:: Given instruction ::
Quote exactly the lines between the line containing "Turn this picture" and the line containing "from mathutils import Matrix, Vector", counting those two lines as part of the range. Leave the rest out.

:: Given information ::
_ _ _ _ _

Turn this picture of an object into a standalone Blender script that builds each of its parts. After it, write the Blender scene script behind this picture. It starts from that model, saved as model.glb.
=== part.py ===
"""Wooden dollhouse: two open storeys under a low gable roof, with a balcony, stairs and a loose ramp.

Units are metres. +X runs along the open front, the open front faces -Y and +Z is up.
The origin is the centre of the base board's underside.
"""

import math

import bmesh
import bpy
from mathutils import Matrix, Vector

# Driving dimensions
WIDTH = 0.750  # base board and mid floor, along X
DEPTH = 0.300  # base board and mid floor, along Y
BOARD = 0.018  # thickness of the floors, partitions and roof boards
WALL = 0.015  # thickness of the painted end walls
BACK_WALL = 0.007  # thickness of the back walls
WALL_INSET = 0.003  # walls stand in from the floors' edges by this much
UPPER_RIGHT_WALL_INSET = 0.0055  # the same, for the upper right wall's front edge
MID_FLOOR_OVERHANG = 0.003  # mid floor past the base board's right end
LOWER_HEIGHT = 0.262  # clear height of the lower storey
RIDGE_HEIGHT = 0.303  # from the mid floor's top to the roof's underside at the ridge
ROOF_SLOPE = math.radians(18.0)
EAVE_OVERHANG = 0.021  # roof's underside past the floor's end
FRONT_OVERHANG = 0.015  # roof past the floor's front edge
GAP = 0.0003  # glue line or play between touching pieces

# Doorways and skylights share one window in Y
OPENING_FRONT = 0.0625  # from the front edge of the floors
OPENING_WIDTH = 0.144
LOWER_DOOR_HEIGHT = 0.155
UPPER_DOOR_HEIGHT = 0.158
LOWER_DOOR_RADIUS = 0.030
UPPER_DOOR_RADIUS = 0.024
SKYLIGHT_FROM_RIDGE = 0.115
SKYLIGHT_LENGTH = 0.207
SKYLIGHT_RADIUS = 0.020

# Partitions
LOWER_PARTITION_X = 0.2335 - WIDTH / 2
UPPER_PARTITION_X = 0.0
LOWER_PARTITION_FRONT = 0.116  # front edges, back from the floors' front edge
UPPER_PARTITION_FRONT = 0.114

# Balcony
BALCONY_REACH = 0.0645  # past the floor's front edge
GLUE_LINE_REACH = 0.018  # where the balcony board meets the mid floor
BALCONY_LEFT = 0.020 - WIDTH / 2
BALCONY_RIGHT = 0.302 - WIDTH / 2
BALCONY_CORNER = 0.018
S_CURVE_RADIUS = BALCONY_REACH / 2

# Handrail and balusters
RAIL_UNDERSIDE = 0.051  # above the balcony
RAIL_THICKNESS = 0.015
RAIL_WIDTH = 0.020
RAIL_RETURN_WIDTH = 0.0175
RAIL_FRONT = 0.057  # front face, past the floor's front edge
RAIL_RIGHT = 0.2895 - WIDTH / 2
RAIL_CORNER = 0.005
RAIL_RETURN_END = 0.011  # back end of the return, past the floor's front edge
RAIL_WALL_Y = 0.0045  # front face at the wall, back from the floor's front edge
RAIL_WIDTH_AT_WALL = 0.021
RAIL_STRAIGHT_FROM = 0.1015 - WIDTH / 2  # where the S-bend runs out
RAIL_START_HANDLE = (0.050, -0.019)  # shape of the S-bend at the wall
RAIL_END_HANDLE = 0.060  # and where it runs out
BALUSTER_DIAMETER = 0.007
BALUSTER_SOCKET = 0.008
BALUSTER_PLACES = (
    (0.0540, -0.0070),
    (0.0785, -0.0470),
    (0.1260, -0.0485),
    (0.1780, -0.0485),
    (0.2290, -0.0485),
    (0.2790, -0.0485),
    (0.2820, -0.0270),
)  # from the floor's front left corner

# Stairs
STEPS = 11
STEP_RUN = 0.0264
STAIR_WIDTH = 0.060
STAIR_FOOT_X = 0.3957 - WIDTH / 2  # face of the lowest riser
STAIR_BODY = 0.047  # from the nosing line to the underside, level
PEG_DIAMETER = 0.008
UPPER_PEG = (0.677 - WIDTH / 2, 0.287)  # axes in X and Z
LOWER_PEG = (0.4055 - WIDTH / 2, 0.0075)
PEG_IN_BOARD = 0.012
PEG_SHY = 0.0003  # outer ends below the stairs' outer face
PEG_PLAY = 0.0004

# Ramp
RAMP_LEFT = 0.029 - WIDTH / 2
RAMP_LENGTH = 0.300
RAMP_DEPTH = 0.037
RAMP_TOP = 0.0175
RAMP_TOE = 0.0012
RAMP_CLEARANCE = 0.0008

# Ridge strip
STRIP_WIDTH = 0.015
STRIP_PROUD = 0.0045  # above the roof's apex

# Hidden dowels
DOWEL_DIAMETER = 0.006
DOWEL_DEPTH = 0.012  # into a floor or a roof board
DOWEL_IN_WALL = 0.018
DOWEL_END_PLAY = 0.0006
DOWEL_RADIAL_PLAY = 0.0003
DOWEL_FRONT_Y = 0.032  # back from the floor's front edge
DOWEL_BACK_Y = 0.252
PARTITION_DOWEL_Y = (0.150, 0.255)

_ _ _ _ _

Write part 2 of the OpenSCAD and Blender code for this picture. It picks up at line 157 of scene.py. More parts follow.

_ _ _ _ _

:: Solution ::
Turn this picture of an object into a standalone Blender script that builds each of its parts. After it, write the Blender scene script behind this picture. It starts from that model, saved as model.glb.
=== part.py ===
"""Wooden dollhouse: two open storeys under a low gable roof, with a balcony, stairs and a loose ramp.

Units are metres. +X runs along the open front, the open front faces -Y and +Z is up.
The origin is the centre of the base board's underside.
"""

import math

import bmesh
import bpy
from mathutils import Matrix, Vector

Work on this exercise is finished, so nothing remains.